Pioneer Press
By Bill Salisbury
Minnesota will receive $302 million to repair or replace its aging highway bridges over the next five years under an infrastructure program that President Biden detailed on Friday.
That money is the state’s share if the $26.5 billion that the U.S. Department of Transportation will allocate to the states, District of Columbia and Puerto Rico to fix bridges. It is part of the $1.2 trillion bipartisan infrastructure package that Biden signed into law in November. It is expected to improve around 15,000 bridges across the country.
Minnesota is in line to get the first $60.4 million of federal bridge funding this year. The state has 661 bridges that the Federal Highway Administration considers in poor condition.
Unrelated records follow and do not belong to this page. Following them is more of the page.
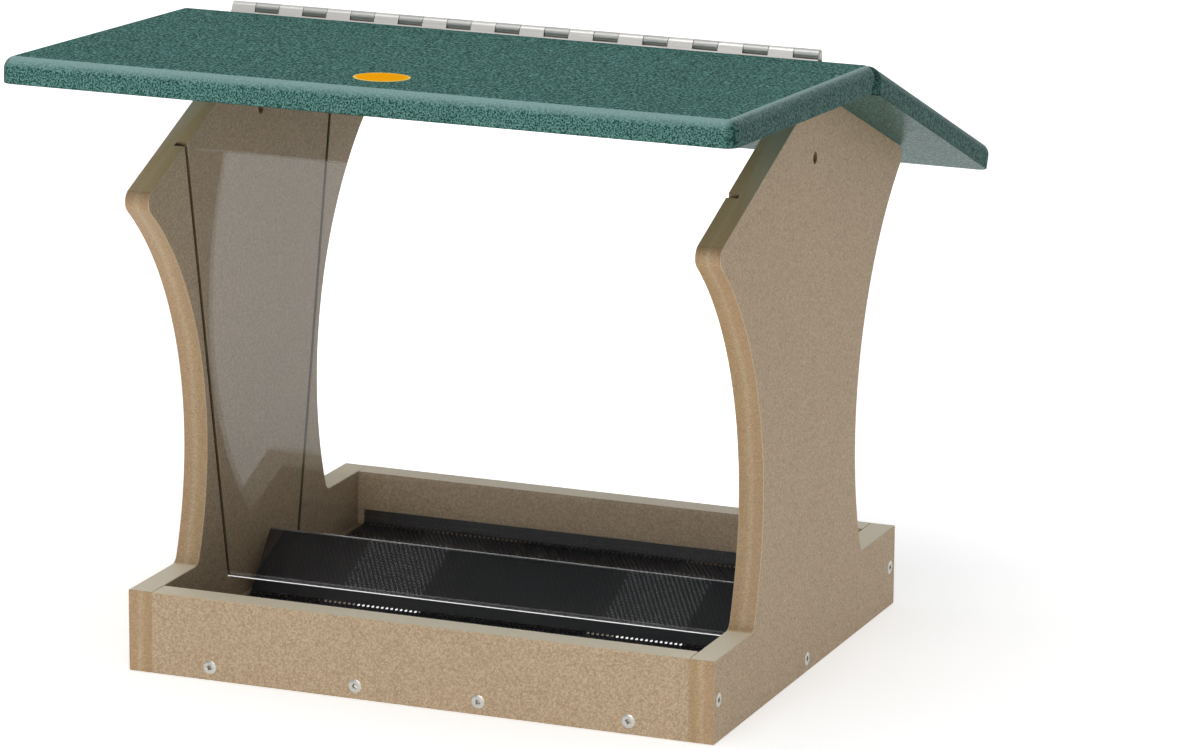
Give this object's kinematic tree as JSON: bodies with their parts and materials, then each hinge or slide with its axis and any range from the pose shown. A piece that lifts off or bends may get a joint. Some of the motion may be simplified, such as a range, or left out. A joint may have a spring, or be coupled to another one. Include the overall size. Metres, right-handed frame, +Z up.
{
  "type": "hopper bird feeder",
  "caption": "House-shaped hopper bird feeder: shaped end panels, seed tray with perforated pan, sloping clear hopper panels and a pitched roof whose front board lifts on a hinge.",
  "frame": {"origin": "middle of the footprint, on the surface that the feeder stands on", "axes": "+X along the ridge to the right as seen from the front, +Y to the rear, +Z up"},
  "size_m": [0.3632, 0.3667, 0.3105],
  "materials": {
    "taupe_board": "speckled taupe recycled plastic board with a fine matt texture",
    "green_board": "speckled green recycled plastic board with a fine matt texture",
    "clear_sheet": "clear polycarbonate sheet with sawn edges",
    "pan_sheet": "near-black coated sheet, bent and perforated",
    "hinge_steel": "stainless steel continuous hinge",
    "screw_steel": "stainless steel countersunk screws"
  },
  "bodies": {
    "feeder": {"end_panel_left": "taupe_board", "end_panel_right": "taupe_board", "front_rail": "taupe_board", "rear_rail": "taupe_board", "floor_slat_left": "taupe_board", "floor_slat_middle": "taupe_board", "floor_slat_right": "taupe_board", "seed_pan": "pan_sheet", "clear_panel_front": "clear_sheet", "clear_panel_rear": "clear_sheet", "roof_rear": "green_board", "hinge_leaf_rear": "hinge_steel", "hinge_pin": "hinge_steel", "hinge_screws_rear": "screw_steel", "front_rail_screws": "screw_steel", "rear_rail_screws": "screw_steel", "end_screws_left": "screw_steel", "end_screws_right": "screw_steel", "roof_screws": "screw_steel"},
    "lid": {"roof_front": "green_board", "hinge_leaf_front": "hinge_steel", "hinge_screws_front": "screw_steel"}
  },
  "joints": [
    {"name": "lid_hinge", "type": "hinge", "parent": "feeder", "child": "lid", "pos_m": [0, 0, 0.30342], "axis": [-1, 0, 0], "range_deg": [-25.4, 199.6]}
  ]
}
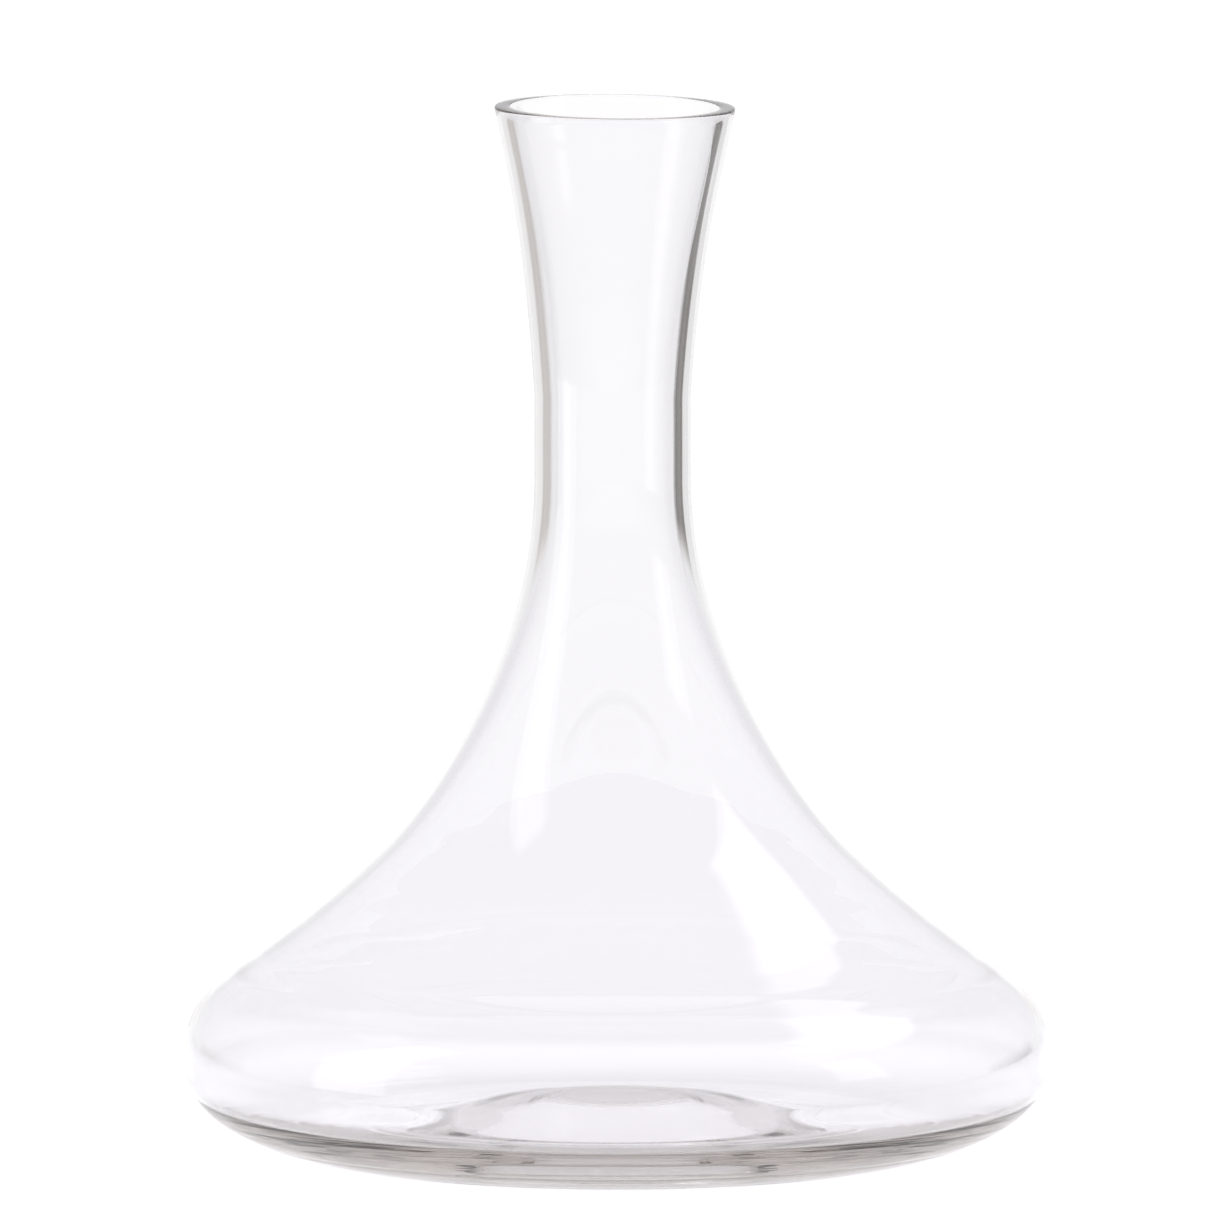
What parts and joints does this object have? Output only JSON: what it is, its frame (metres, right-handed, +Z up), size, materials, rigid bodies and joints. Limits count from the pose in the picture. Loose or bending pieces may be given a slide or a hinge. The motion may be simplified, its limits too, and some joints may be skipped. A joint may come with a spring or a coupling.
{
  "type": "wine decanter",
  "caption": "Clear glass wine decanter with a wide, low bowl, a slender waisted neck, a flared open mouth with a flat rim, and a thick, dished base.",
  "frame": {"origin": "on the vessel's axis, in the plane of the foot ring that rests on the table", "axes": "+Z up along the vessel's axis, out of the mouth; the vessel is round, so +X and +Y are any two level directions at right angles"},
  "size_m": [0.2, 0.2, 0.245],
  "materials": {
    "clear_glass": "fire-polished, with a ground rim"
  },
  "bodies": {
    "root": {"vessel": "clear_glass"}
  },
  "joints": []
}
Officials have not yet identified which bridges will be repaired or replaced with the new federal money. Minnesota Transportation Commissioner Margaret Anderson Kelliher said MnDOT hopes to spend some of the federal dollars to speed up some bridge projects this year, but she said the “real boost” in bridge construction and repairs will occur in the following years. Kelliher participated in a virtual press conference to tout the program with Democratic U.S. Sens. Amy Klobuchar and Tina Smith and Gov. Tim Walz.
Before the federal infrastructure law was enacted, MnDOT asked Walz and the Legislature for permission to borrow $1 billion over five years to improve state and local bridges.